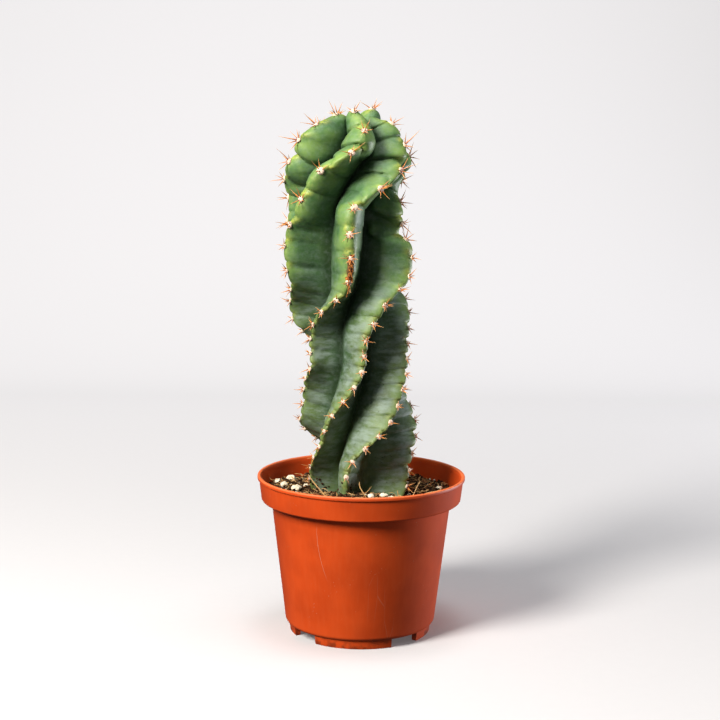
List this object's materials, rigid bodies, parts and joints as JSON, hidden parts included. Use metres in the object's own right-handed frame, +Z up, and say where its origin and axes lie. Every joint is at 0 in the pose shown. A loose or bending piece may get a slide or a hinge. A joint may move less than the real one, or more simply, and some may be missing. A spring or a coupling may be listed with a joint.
{
  "type": "potted columnar cactus",
  "caption": "Spiral-ribbed columnar cactus with short spines at each areole, growing in potting mix in a round tapered plastic nursery pot with a rim band and feet.",
  "frame": {"origin": "centre of the pot's feet, on the surface that the pot stands on", "axes": "+Z up along the pot's axis and the stem, -Y towards the side that the picture shows"},
  "size_m": [0.1204, 0.1204, 0.3086],
  "materials": {
    "pot_plastic": "satin terracotta-coloured injection-moulded polypropylene",
    "potting_mix": "dark crumbly peat and bark with pale fibres, matte",
    "cactus_skin": "waxy green skin with a pale bloom, woolly areoles and tan spines",
    "perlite": "matte off-white expanded perlite"
  },
  "bodies": {
    "root": {"pot": "pot_plastic", "potting_mix": "potting_mix", "cereus_stem": "cactus_skin", "perlite_grain_1": "perlite", "perlite_grain_2": "perlite", "perlite_grain_3": "perlite", "perlite_grain_4": "perlite", "perlite_grain_5": "perlite", "perlite_grain_6": "perlite", "perlite_grain_7": "perlite", "perlite_grain_8": "perlite", "perlite_grain_9": "perlite", "perlite_grain_10": "perlite", "perlite_grain_11": "perlite", "perlite_grain_12": "perlite"}
  },
  "joints": []
}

□ □ □ □

### Task requirements:
Write out the whole listing again. Match it word for word.

### Exercise answer:
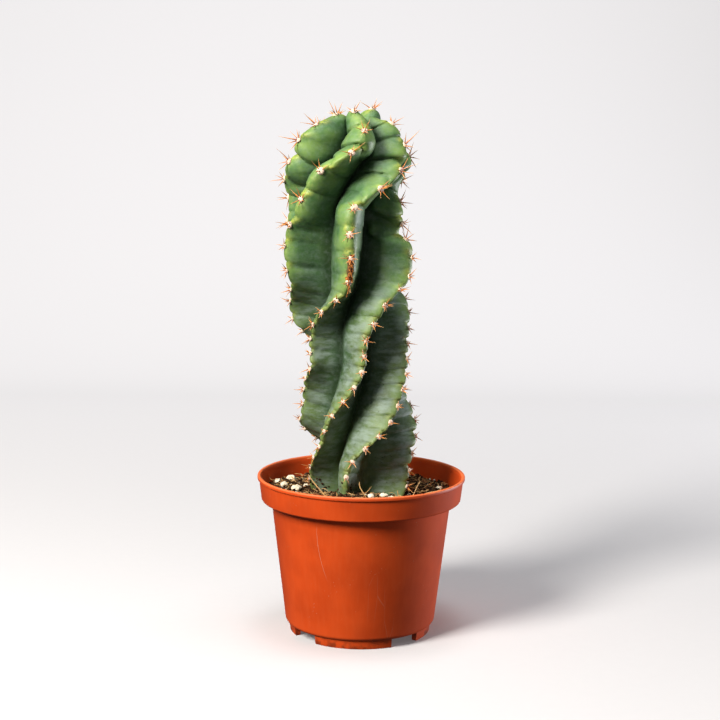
List this object's materials, rigid bodies, parts and joints as JSON, hidden parts included. Use metres in the object's own right-handed frame, +Z up, and say where its origin and axes lie. Every joint is at 0 in the pose shown. A loose or bending piece may get a slide or a hinge. A joint may move less than the real one, or more simply, and some may be missing. A spring or a coupling may be listed with a joint.
{
  "type": "potted columnar cactus",
  "caption": "Spiral-ribbed columnar cactus with short spines at each areole, growing in potting mix in a round tapered plastic nursery pot with a rim band and feet.",
  "frame": {"origin": "centre of the pot's feet, on the surface that the pot stands on", "axes": "+Z up along the pot's axis and the stem, -Y towards the side that the picture shows"},
  "size_m": [0.1204, 0.1204, 0.3086],
  "materials": {
    "pot_plastic": "satin terracotta-coloured injection-moulded polypropylene",
    "potting_mix": "dark crumbly peat and bark with pale fibres, matte",
    "cactus_skin": "waxy green skin with a pale bloom, woolly areoles and tan spines",
    "perlite": "matte off-white expanded perlite"
  },
  "bodies": {
    "root": {"pot": "pot_plastic", "potting_mix": "potting_mix", "cereus_stem": "cactus_skin", "perlite_grain_1": "perlite", "perlite_grain_2": "perlite", "perlite_grain_3": "perlite", "perlite_grain_4": "perlite", "perlite_grain_5": "perlite", "perlite_grain_6": "perlite", "perlite_grain_7": "perlite", "perlite_grain_8": "perlite", "perlite_grain_9": "perlite", "perlite_grain_10": "perlite", "perlite_grain_11": "perlite", "perlite_grain_12": "perlite"}
  },
  "joints": []
}